#### [WRITTEN INSTRUCTION]
Extract every line below, verbatim.
* Begin DATA LINES *
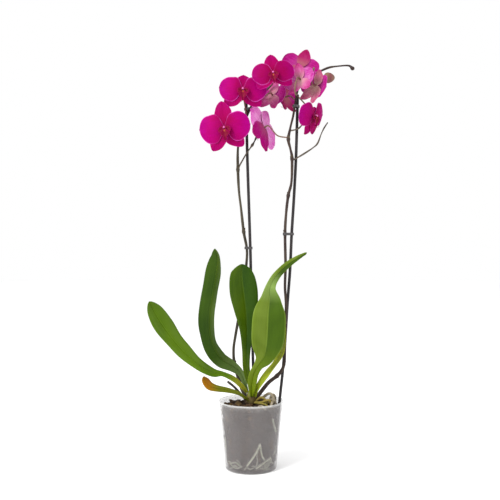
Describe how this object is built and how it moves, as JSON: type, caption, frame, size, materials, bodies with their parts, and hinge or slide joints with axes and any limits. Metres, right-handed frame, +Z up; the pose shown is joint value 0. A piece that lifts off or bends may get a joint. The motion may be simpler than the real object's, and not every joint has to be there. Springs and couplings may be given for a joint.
{
  "type": "potted orchid",
  "caption": "Moth orchid in a clear tapered nursery pot: strap leaves, flower spikes clipped to stakes, magenta flowers and a bud.",
  "frame": {"origin": "middle of the flat underside of the pot", "axes": "+Z up along the pot's axis; the plant's front looks along -Y, its right is +X"},
  "size_m": [0.3848, 0.1352, 0.8042],
  "materials": {
    "pot_clear": "clear, slightly greyed, smooth",
    "bark": "damp chipped bark, dull and coarse",
    "stake_dark": "dark dyed stick, satin",
    "clip_dark": "dull, soft",
    "leaf_green": "living leaf, waxy, fleshy, semi-gloss",
    "leaf_old": "ageing leaf, yellow to orange, waxy",
    "stem_green": "living stem, sheathed by leaf bases",
    "spike_olive": "living flower stem, olive brown, satin",
    "stub_dry": "dried stem, dull and wrinkled",
    "root_pale": "living root with a silvery green skin, dull",
    "petal_magenta": "living petal, velvety, veined, pale rim",
    "sepal_magenta": "living sepal, velvety, crimson towards the middle",
    "lip_crimson": "living lip, waxy, dark crimson with an orange crest",
    "bud_pink": "unopened bud, waxy, brownish pink"
  },
  "bodies": {
    "root": {"pot": "pot_clear", "bark_medium": "bark", "stake_left": "stake_dark", "stake_right": "stake_dark", "clip_lower_left": "clip_dark", "clip_upper_left": "clip_dark", "clip_lower_right": "clip_dark", "clip_upper_right": "clip_dark", "leaf_long_left": "leaf_green", "leaf_tall_left": "leaf_green", "leaf_middle": "leaf_green", "leaf_front": "leaf_green", "leaf_narrow_right": "leaf_green", "leaf_short_yellow": "leaf_old", "crown_stem": "stem_green", "old_spike_stub": "stub_dry", "flower_spike_left": "spike_olive", "flower_spike_right": "spike_olive", "flower_bud": "bud_pink", "air_root_1": "root_pale", "air_root_2": "root_pale", "air_root_3": "root_pale", "wall_root_1": "root_pale", "wall_root_2": "root_pale", "wall_root_3": "root_pale", "wall_root_4": "root_pale", "wall_root_5": "root_pale", "wall_root_6": "root_pale", "flower_1_sepals": "sepal_magenta", "flower_1_petals": "petal_magenta", "flower_1_lip": "lip_crimson", "flower_2_sepals": "sepal_magenta", "flower_2_petals": "petal_magenta", "flower_2_lip": "lip_crimson", "flower_3_sepals": "sepal_magenta", "flower_3_petals": "petal_magenta", "flower_3_lip": "lip_crimson", "flower_4_sepals": "sepal_magenta", "flower_4_petals": "petal_magenta", "flower_4_lip": "lip_crimson", "flower_5_sepals": "sepal_magenta", "flower_5_petals": "petal_magenta", "flower_5_lip": "lip_crimson", "flower_6_sepals": "sepal_magenta", "flower_6_petals": "petal_magenta", "flower_6_lip": "lip_crimson", "flower_7_sepals": "sepal_magenta", "flower_7_petals": "petal_magenta", "flower_7_lip": "lip_crimson", "flower_8_sepals": "sepal_magenta", "flower_8_petals": "petal_magenta", "flower_8_lip": "lip_crimson", "flower_9_sepals": "sepal_magenta", "flower_9_petals": "petal_magenta", "flower_9_lip": "lip_crimson", "flower_10_sepals": "sepal_magenta", "flower_10_petals": "petal_magenta", "flower_10_lip": "lip_crimson"}
  },
  "joints": []
}
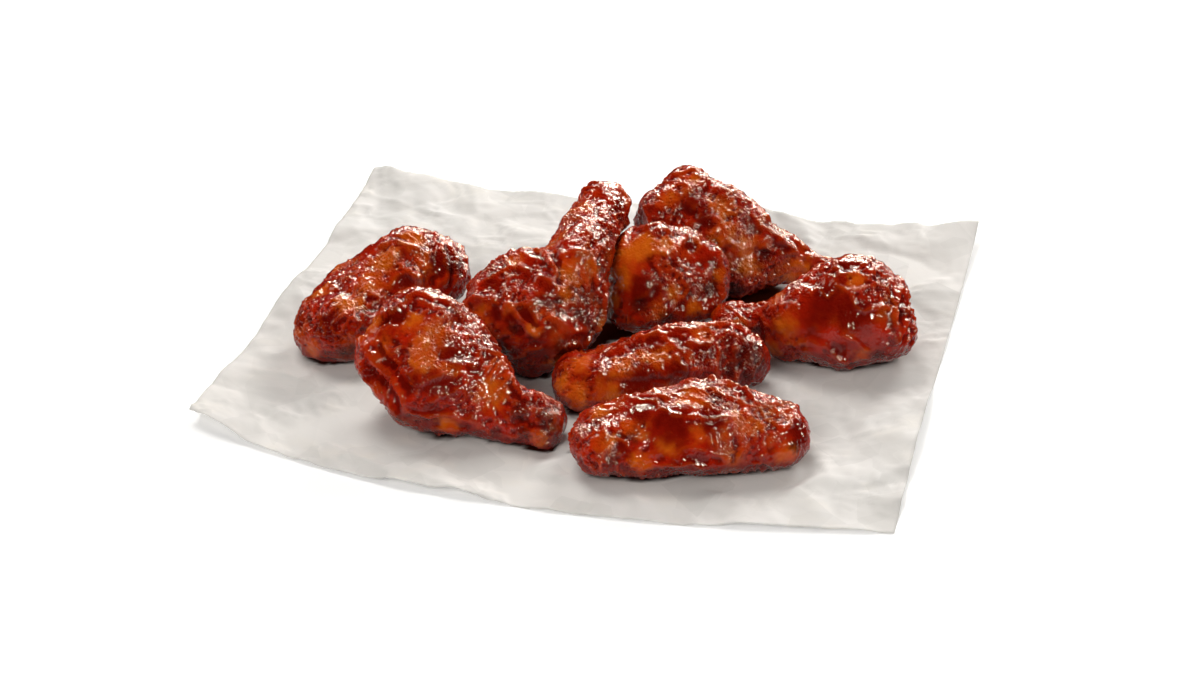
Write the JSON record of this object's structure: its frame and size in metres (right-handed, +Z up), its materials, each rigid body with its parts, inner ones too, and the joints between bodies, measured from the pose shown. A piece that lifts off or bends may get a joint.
* End DATA LINES *
#### [RESULT]
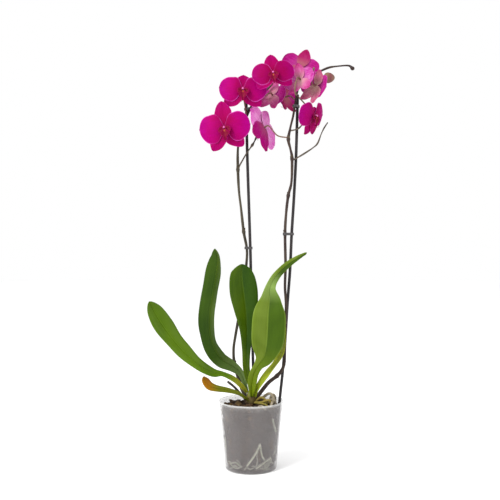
Describe how this object is built and how it moves, as JSON: type, caption, frame, size, materials, bodies with their parts, and hinge or slide joints with axes and any limits. Metres, right-handed frame, +Z up; the pose shown is joint value 0. A piece that lifts off or bends may get a joint. The motion may be simpler than the real object's, and not every joint has to be there. Springs and couplings may be given for a joint.
{
  "type": "potted orchid",
  "caption": "Moth orchid in a clear tapered nursery pot: strap leaves, flower spikes clipped to stakes, magenta flowers and a bud.",
  "frame": {"origin": "middle of the flat underside of the pot", "axes": "+Z up along the pot's axis; the plant's front looks along -Y, its right is +X"},
  "size_m": [0.3848, 0.1352, 0.8042],
  "materials": {
    "pot_clear": "clear, slightly greyed, smooth",
    "bark": "damp chipped bark, dull and coarse",
    "stake_dark": "dark dyed stick, satin",
    "clip_dark": "dull, soft",
    "leaf_green": "living leaf, waxy, fleshy, semi-gloss",
    "leaf_old": "ageing leaf, yellow to orange, waxy",
    "stem_green": "living stem, sheathed by leaf bases",
    "spike_olive": "living flower stem, olive brown, satin",
    "stub_dry": "dried stem, dull and wrinkled",
    "root_pale": "living root with a silvery green skin, dull",
    "petal_magenta": "living petal, velvety, veined, pale rim",
    "sepal_magenta": "living sepal, velvety, crimson towards the middle",
    "lip_crimson": "living lip, waxy, dark crimson with an orange crest",
    "bud_pink": "unopened bud, waxy, brownish pink"
  },
  "bodies": {
    "root": {"pot": "pot_clear", "bark_medium": "bark", "stake_left": "stake_dark", "stake_right": "stake_dark", "clip_lower_left": "clip_dark", "clip_upper_left": "clip_dark", "clip_lower_right": "clip_dark", "clip_upper_right": "clip_dark", "leaf_long_left": "leaf_green", "leaf_tall_left": "leaf_green", "leaf_middle": "leaf_green", "leaf_front": "leaf_green", "leaf_narrow_right": "leaf_green", "leaf_short_yellow": "leaf_old", "crown_stem": "stem_green", "old_spike_stub": "stub_dry", "flower_spike_left": "spike_olive", "flower_spike_right": "spike_olive", "flower_bud": "bud_pink", "air_root_1": "root_pale", "air_root_2": "root_pale", "air_root_3": "root_pale", "wall_root_1": "root_pale", "wall_root_2": "root_pale", "wall_root_3": "root_pale", "wall_root_4": "root_pale", "wall_root_5": "root_pale", "wall_root_6": "root_pale", "flower_1_sepals": "sepal_magenta", "flower_1_petals": "petal_magenta", "flower_1_lip": "lip_crimson", "flower_2_sepals": "sepal_magenta", "flower_2_petals": "petal_magenta", "flower_2_lip": "lip_crimson", "flower_3_sepals": "sepal_magenta", "flower_3_petals": "petal_magenta", "flower_3_lip": "lip_crimson", "flower_4_sepals": "sepal_magenta", "flower_4_petals": "petal_magenta", "flower_4_lip": "lip_crimson", "flower_5_sepals": "sepal_magenta", "flower_5_petals": "petal_magenta", "flower_5_lip": "lip_crimson", "flower_6_sepals": "sepal_magenta", "flower_6_petals": "petal_magenta", "flower_6_lip": "lip_crimson", "flower_7_sepals": "sepal_magenta", "flower_7_petals": "petal_magenta", "flower_7_lip": "lip_crimson", "flower_8_sepals": "sepal_magenta", "flower_8_petals": "petal_magenta", "flower_8_lip": "lip_crimson", "flower_9_sepals": "sepal_magenta", "flower_9_petals": "petal_magenta", "flower_9_lip": "lip_crimson", "flower_10_sepals": "sepal_magenta", "flower_10_petals": "petal_magenta", "flower_10_lip": "lip_crimson"}
  },
  "joints": []
}
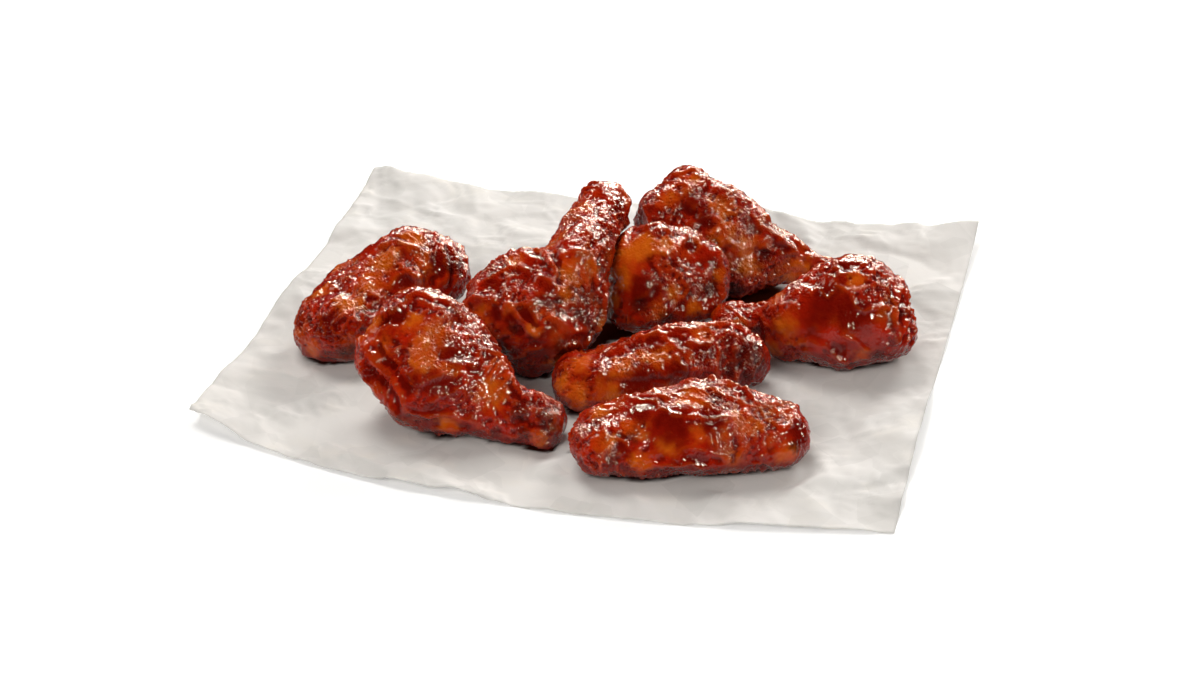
Write the JSON record of this object's structure: its frame and size in metres (right-handed, +Z up), its materials, each rigid body with its parts, inner ones too, and the joints between bodies, measured from the pose shown. A piece that lifts off or bends may get a joint.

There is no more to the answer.